Accès aux soins : la technologie au service de la coopération
L’exercice coordonné sera l’un des principaux leviers de la réforme de l’accès aux soins dans les territoires. Appuyée par la transformation numérique, cette transition systémique se heurte néanmoins à des freins techniques et culturels. Certains d’entre eux pourraient être prochainement levés.
La révolution sera collective ou ne sera pas. Services numériques à l’appui, le développement de l’exercice coordonné doit être l’un des piliers de la réforme de l’accès aux soins, impulsée au début du quinquennat. Trois ans plus tard, la problématique reste entière. Malgré l’émergence des structures pluriprofessionnelles, les déserts médicaux poursuivent leur progression. Lentement, mais sûrement. En ouverture du dernier colloque organisé par Pharmaceutiques, Philippe Vigier est venu témoigner des difficultés rencontrées dans sa circonscription. Député MoDem de l’Eure-et-Loir et membre de la commission des affaires sociales de l’Assemblée nationale*, il livre un constat implacable. « Jamais aussi important, le nombre de médecins en exercice demeure toutefois insuffisant. Le temps médical diminue constamment au détriment des patients. » Un phénomène préoccupant qu’il attribue à deux causes majeures : l’augmentation continue de la population et la hausse croissante des besoins. Indispensables, les mesures techniques ne feront pas tout. Pour renforcer durablement la présence médicale dans les territoires, il réclame un véritable « choc d’attractivité ».
Le pari de l’exercice coordonné
Faute de mieux, la coopération interprofessionnelle est perçue comme une planche de salut. Dicté par la pénurie, ce choix répond également à des impératifs de qualité, d’efficacité et d’efficience. « Les médecins libéraux sont submergés par une demande grandissante. Tous les professionnels de proximité doivent mutualiser leurs compétences dans l’intérêt de la santé publique », estime Philippe Vigier. Selon lui, cette forme de coopération doit être impérativement structurée, valorisée, assouplie… et différenciée. « La délégation des tâches doit être déclinée dans un cadre référencé qui devra néanmoins pouvoir être modulé en fonction des spécificités de chaque territoire. » La prescription est limpide : moins de technocratie et plus d’autonomie. « Il faut faire davantage confiance aux acteurs du terrain pour orchestrer la réponse sanitaire ! » Vecteur de la mutation, la technologie devra notamment favoriser les passerelles entre les différents protagonistes. Elle devra aussi permettre d’optimiser la gestion des parcours complexes, dont la proportion tend à croître. « Il sera impossible de coordonner la prise en charge sans recourir aux usages digitaux », assure Dominique Pon, responsable stratégique de la transformation numérique en santé.

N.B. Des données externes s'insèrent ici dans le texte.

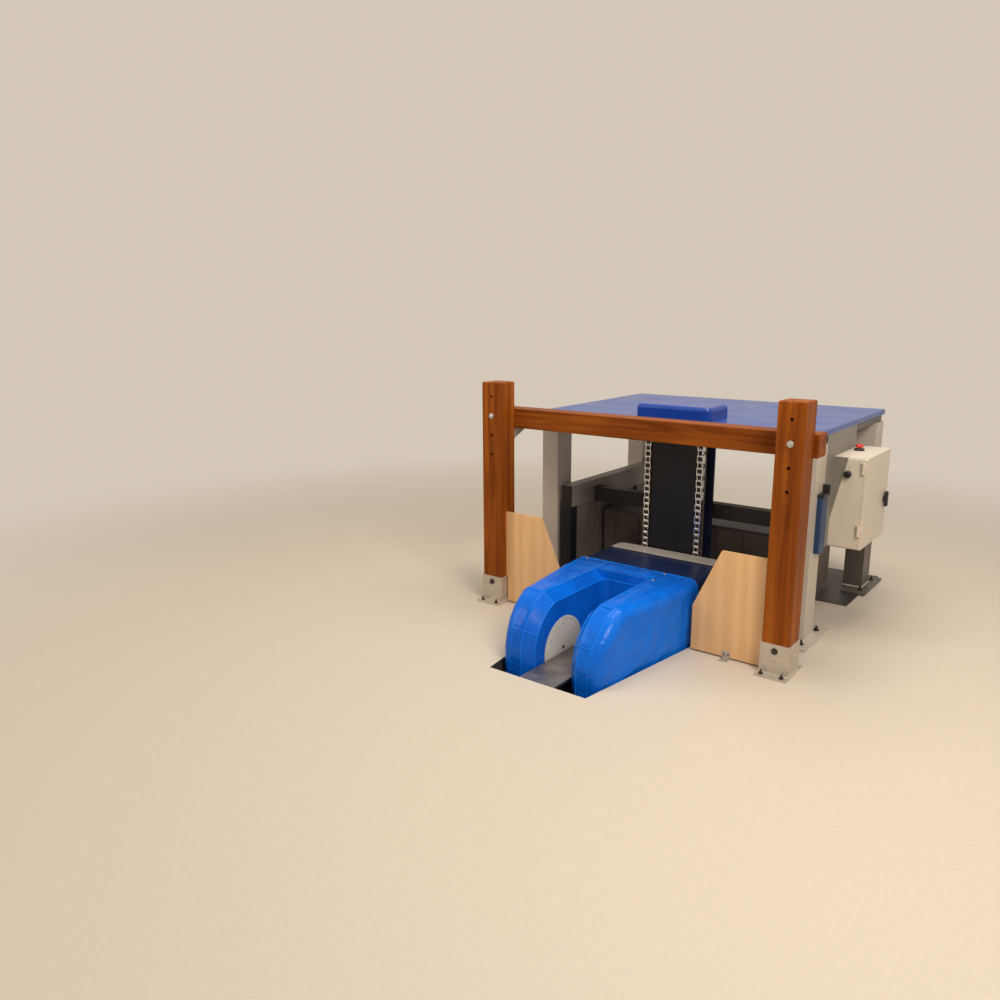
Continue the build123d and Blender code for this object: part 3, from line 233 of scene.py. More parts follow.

Les promesses du numérique
Inscrite sur la feuille de route gouvernementale, la création d’un espace numérique de santé devrait appuyer cette transition systémique. Un frein jugé rédhibitoire pourrait prochainement être levé. « L’Etat est en train d’imposer des référentiels et des services socles, compatibles avec tous les logiciels de santé. Ces règles et ces outils seront opposables. Les éditeurs de solutions devront obligatoirement s’y conformer », rappelle Dominique Pon. Les objectifs sont clairement affichés : faciliter l’expérience des usagers, sécuriser les échanges de données et fluidifier la transmission de l’information… tout au long des parcours de soins. Pour les soignants, c’est la garantie d’une interface centralisée, à la fois « intuitive, ergonomique et interopérable ». Pour les patients, c’est l’opportunité de prendre en main leur propre santé dans un environnement « éthique, humaniste et citoyen ». En gestation, ce nouvel écosystème devrait être opérationnel en janvier prochain. Une dernière étape cruciale devra cependant être franchie pour concrétiser cette promesse technologique. Concernés et impliqués, les futurs utilisateurs devront relever les défis de l’adhésion, de l’engagement et de la maturité.
Jonathan Icart
(*) Il y a trois ans, Philippe Vigier avait été le rapporteur d’une commission d’enquête parlementaire qui comportait notamment vingt-cinq propositions concrètes pour lutter contre les déserts médicaux à court, moyen et long terme.